= PROBLEM TO SOLVE =
Write the material out again, line by line, exactly as it is.

= DATA LINES =
==================================================

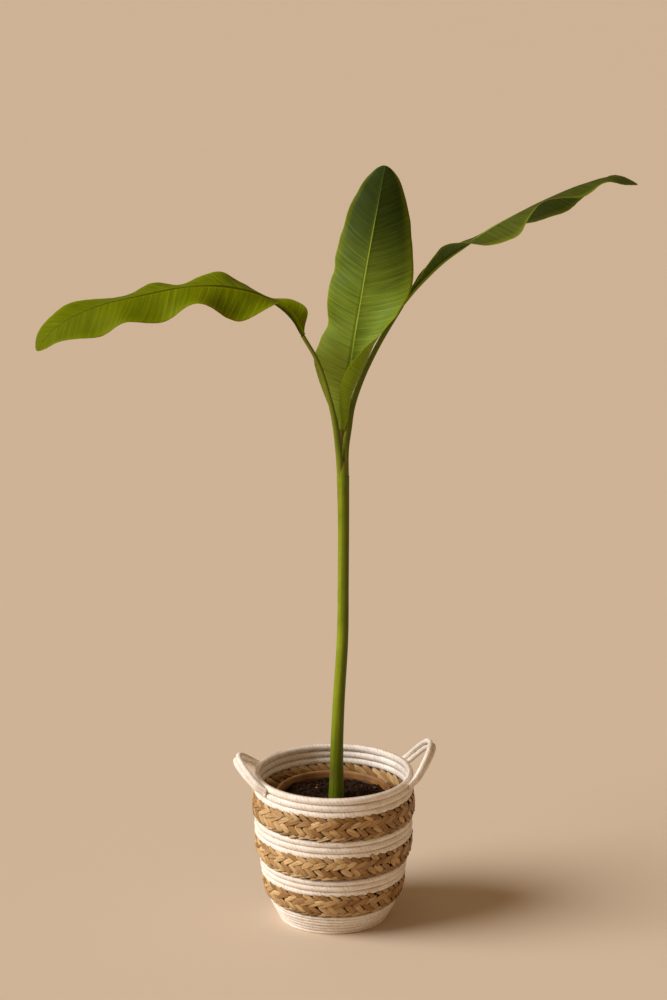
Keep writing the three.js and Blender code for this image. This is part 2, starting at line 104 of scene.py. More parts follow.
def unit(vectors: Array) -> Array:
    """Vectors of length one along the last axis."""
    return vectors / np.maximum(np.linalg.norm(vectors, axis=-1, keepdims=True), TINY)


def paired(first: Array, second: Array) -> Array:
    """Two grids broadcast together, as pairs along a new last axis."""
    return np.stack(np.broadcast_arrays(first, second), axis=-1)


def on_circle(angle: Array) -> Array:
    """Points on the unit circle."""
    return paired(np.cos(angle), np.sin(angle))


def round_axis(radius: Array | float, angle: Array, height: Array | float) -> Array:
    """Points at a distance from the Z axis, an angle round it and a height, broadcast together."""
    return np.stack(np.broadcast_arrays(radius * np.cos(angle), radius * np.sin(angle), height), axis=-1)


def angle_off(turn: Array, at: Array | float) -> Array:
    """Signed angle from at to turn, between minus half a turn and half a turn."""
    return (turn - at + math.pi) % TURN - math.pi


def far_side(angle: Array) -> Array:
    """1 where an angle round the plant faces away from the window, falling to 0 round it: a share of
    painted shade.
    """
    return facing_away(round_axis(1.0, angle, 0.0))


def facing_away(outward: Array) -> Array:
    """1 where an outward direction faces away from the window, falling to 0 round it: a share of painted
    shade.
    """
    shaded = np.array([math.cos(SHADED_TURN), math.sin(SHADED_TURN), 0.0])
    return smoothstep(-0.25, 0.75, outward @ shaded)


def smooth_through(stops: Array, values: Array, at: Array) -> Array:
    """Cubic pieces through keyed values, with the slope at each key shared by both its pieces.

    Args:
        stops: where the keys stand, rising.
        values: the value at each key.
        at: where the curve is wanted.

    Returns:
        The curve's values, in the shape of at.
    """
    stops, values, at = (np.asarray(each, float) for each in (stops, values, at))
    spans = np.diff(stops)
    rises = np.diff(values) / spans
    inner = (spans[1:] * rises[:-1] + spans[:-1] * rises[1:]) / (spans[:-1] + spans[1:])
    slopes = np.concatenate([rises[:1], inner, rises[-1:]])
    piece = np.clip(np.searchsorted(stops, at) - 1, 0, len(spans) - 1)
    x = (at - stops[piece]) / spans[piece]
    ease = x * x * (3 - 2 * x)
    swing = x * (1 - x) * spans[piece]
    lift = (values[piece + 1] - values[piece]) * ease
    return values[piece] + lift + swing * ((1 - x) * slopes[piece] - x * slopes[piece + 1])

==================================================

= RESULT =
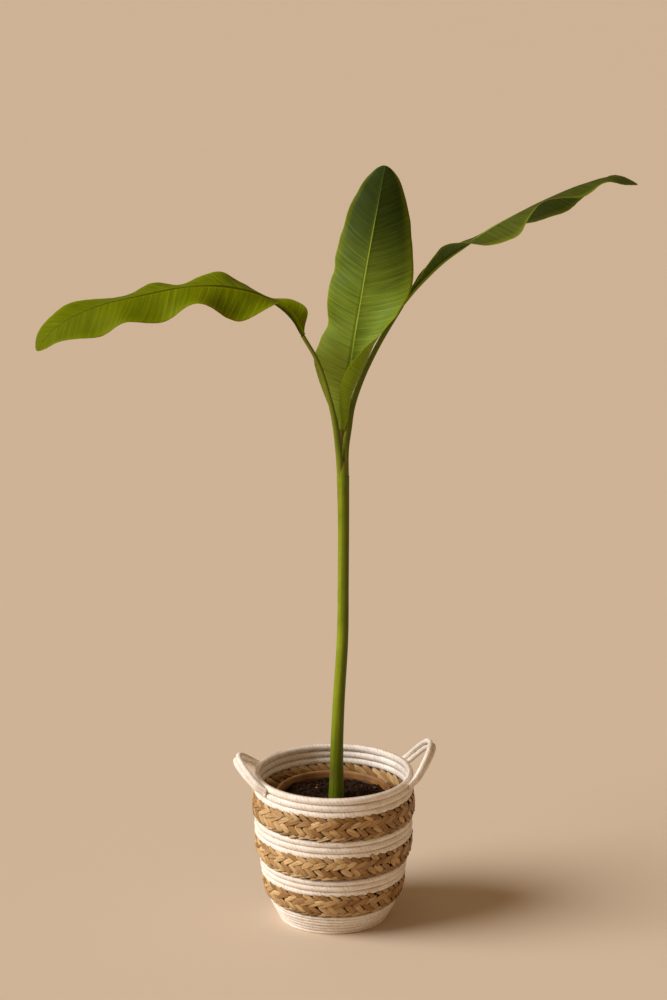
Keep writing the three.js and Blender code for this image. This is part 2, starting at line 104 of scene.py. More parts follow.
def unit(vectors: Array) -> Array:
    """Vectors of length one along the last axis."""
    return vectors / np.maximum(np.linalg.norm(vectors, axis=-1, keepdims=True), TINY)


def paired(first: Array, second: Array) -> Array:
    """Two grids broadcast together, as pairs along a new last axis."""
    return np.stack(np.broadcast_arrays(first, second), axis=-1)


def on_circle(angle: Array) -> Array:
    """Points on the unit circle."""
    return paired(np.cos(angle), np.sin(angle))


def round_axis(radius: Array | float, angle: Array, height: Array | float) -> Array:
    """Points at a distance from the Z axis, an angle round it and a height, broadcast together."""
    return np.stack(np.broadcast_arrays(radius * np.cos(angle), radius * np.sin(angle), height), axis=-1)


def angle_off(turn: Array, at: Array | float) -> Array:
    """Signed angle from at to turn, between minus half a turn and half a turn."""
    return (turn - at + math.pi) % TURN - math.pi


def far_side(angle: Array) -> Array:
    """1 where an angle round the plant faces away from the window, falling to 0 round it: a share of
    painted shade.
    """
    return facing_away(round_axis(1.0, angle, 0.0))


def facing_away(outward: Array) -> Array:
    """1 where an outward direction faces away from the window, falling to 0 round it: a share of painted
    shade.
    """
    shaded = np.array([math.cos(SHADED_TURN), math.sin(SHADED_TURN), 0.0])
    return smoothstep(-0.25, 0.75, outward @ shaded)


def smooth_through(stops: Array, values: Array, at: Array) -> Array:
    """Cubic pieces through keyed values, with the slope at each key shared by both its pieces.

    Args:
        stops: where the keys stand, rising.
        values: the value at each key.
        at: where the curve is wanted.

    Returns:
        The curve's values, in the shape of at.
    """
    stops, values, at = (np.asarray(each, float) for each in (stops, values, at))
    spans = np.diff(stops)
    rises = np.diff(values) / spans
    inner = (spans[1:] * rises[:-1] + spans[:-1] * rises[1:]) / (spans[:-1] + spans[1:])
    slopes = np.concatenate([rises[:1], inner, rises[-1:]])
    piece = np.clip(np.searchsorted(stops, at) - 1, 0, len(spans) - 1)
    x = (at - stops[piece]) / spans[piece]
    ease = x * x * (3 - 2 * x)
    swing = x * (1 - x) * spans[piece]
    lift = (values[piece + 1] - values[piece]) * ease
    return values[piece] + lift + swing * ((1 - x) * slopes[piece] - x * slopes[piece + 1])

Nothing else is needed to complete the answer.